Intel is, of course, investing a lot in Shenzhen: having (quite rightfully) selected it to be their next major hardware design center worldwide, after the USA and Taiwan. The rumors I hear from the insiders are for close to 700 engineering staff to be hired in Intel’s coming new space, likely in one of city’s many modern science & tech parks, within this year and early next – far more than the official 150 staff mentioned up to now. Whether this will encourage the local companies to do more daring product designs as Intel helps them offload the engineering risks to some extent, remains to be seen soon.

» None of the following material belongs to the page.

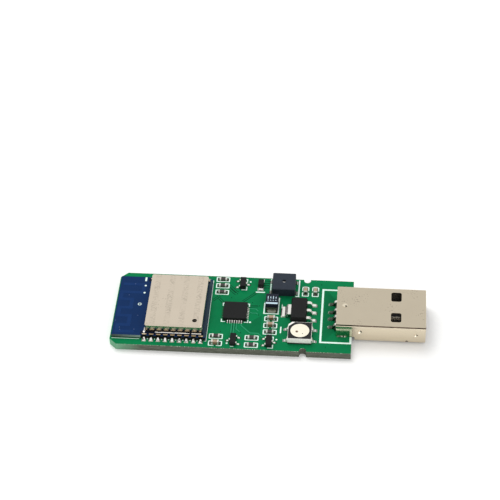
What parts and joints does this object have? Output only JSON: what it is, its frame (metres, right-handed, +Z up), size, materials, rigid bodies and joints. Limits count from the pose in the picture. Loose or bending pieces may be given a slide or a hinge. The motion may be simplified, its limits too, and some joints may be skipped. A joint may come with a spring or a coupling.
{
  "type": "wifi deauthentication detector",
  "caption": "Bare circuit-board stick with a USB plug at one end, a radio module under a metal can at the other, and a buzzer, regulator, serial chip and colour light between them.",
  "frame": {"origin": "middle of the object's outer box, on the surface that the board's underside lies on", "axes": "+X along the stick towards the plug's mouth, +Y across it towards the buzzer's edge, +Z up through the fitted side of the board"},
  "size_m": [0.0666, 0.022, 0.005],
  "materials": {
    "board_laminate": "glass-cloth laminate under a glossy green solder mask",
    "module_laminate": "thin laminate under a dark blue solder mask",
    "pressed_metal": "satin nickel-silver sheet",
    "plug_sheet": "nickel-plated steel sheet, satin",
    "chip_resin": "moulded black epoxy",
    "buzzer_resin": "moulded blue-black plastic",
    "tantalum_resin": "moulded dark blue-black resin",
    "insulator": "moulded black plastic",
    "light_plastic": "white moulded housing with a black printed face",
    "light_resin": "cream diffusing resin",
    "tinned_lead": "tin-plated copper strip",
    "solder": "bright tin solder",
    "gold_contact": "thin gold plate on copper alloy",
    "copper_wire": "enamelled copper winding",
    "magnet": "sintered magnet",
    "soft_iron": "plain soft iron",
    "resistor_ceramic": "alumina block under a black glass coat",
    "capacitor_ceramic": "fired tan ceramic",
    "crystal_can": "plated metal lid on a ceramic base"
  },
  "bodies": {
    "root": {"buzzer_base": "buzzer_resin", "buzzer_case": "buzzer_resin", "buzzer_coil": "copper_wire", "buzzer_diaphragm": "soft_iron", "buzzer_magnet": "magnet", "buzzer_terminals": "tinned_lead", "buzzer_yoke": "soft_iron", "capacitor_1": "capacitor_ceramic", "capacitor_2": "capacitor_ceramic", "capacitor_3": "capacitor_ceramic", "capacitor_4": "capacitor_ceramic", "capacitor_5": "capacitor_ceramic", "capacitor_ends": "tinned_lead", "chip_solder_joints": "solder", "crystal": "crystal_can", "diode_body": "chip_resin", "diode_leads": "tinned_lead", "lead_solder_joints": "solder", "light_chips": "chip_resin", "light_filling": "light_resin", "light_housing": "light_plastic", "light_leads": "tinned_lead", "main_board": "board_laminate", "memory_chip": "chip_resin", "module_board": "module_laminate", "module_solder_joints": "solder", "radio_chip": "chip_resin", "regulator_body": "chip_resin", "regulator_leads": "tinned_lead", "regulator_tab": "tinned_lead", "resistor_1": "resistor_ceramic", "resistor_2": "resistor_ceramic", "resistor_3": "resistor_ceramic", "resistor_4": "resistor_ceramic", "resistor_5": "resistor_ceramic", "resistor_6": "resistor_ceramic", "resistor_7": "resistor_ceramic", "resistor_ends": "tinned_lead", "serial_chip": "chip_resin", "serial_chip_terminals": "solder", "shield_can": "pressed_metal", "tail_solder_joints": "solder", "tantalum_body": "tantalum_resin", "tantalum_terminals": "tinned_lead", "transistor_1_body": "chip_resin", "transistor_1_leads": "tinned_lead", "transistor_2_body": "chip_resin", "transistor_2_leads": "tinned_lead", "transistor_3_body": "chip_resin", "transistor_3_leads": "tinned_lead", "usb_contact_1": "gold_contact", "usb_contact_2": "gold_contact", "usb_contact_3": "gold_contact", "usb_contact_4": "gold_contact", "usb_insulator": "insulator", "usb_leg_solder": "solder", "usb_shell": "plug_sheet"}
  },
  "joints": []
}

The city really must not repeat the mistakes of Taipei, cornered now into doing low-margin ecosystem stuff for the real technology principals.
They aren’t the only ones – Nvidia is also strongly present here, even organizing organic farming fun for its Shenzhen staff, and Qualcomm is preparing their positions in the new hardware Mecca. After all, everything from smartphones to supercomputers are both designed and used here. Only AMD is missing, without even an office to call home here… tells you something, doesn’t it?
That also serves as a warning to Taipei, that – irrespective of the simple cheap stuff shown in their little booths – Shenzhen is on target to take more and more of Taiwan’s IT pie in the near future; you will be looking at reports from their IT fairs here in the next year and beyond as well. So, Taiwan must do what Japan did as well, and boldly go to the top end of technology and produce stuff for the top tier of the users, willing to pay stuff for it. A good reference are Japanese products shown at Singapore’s BroadcastAsia show last week – cameras and monitors for US$ 30K and above EACH, and workstations controlling them costing not much less. And, they sell well… why bother selling million Fiats when thousand Ferraris could make more?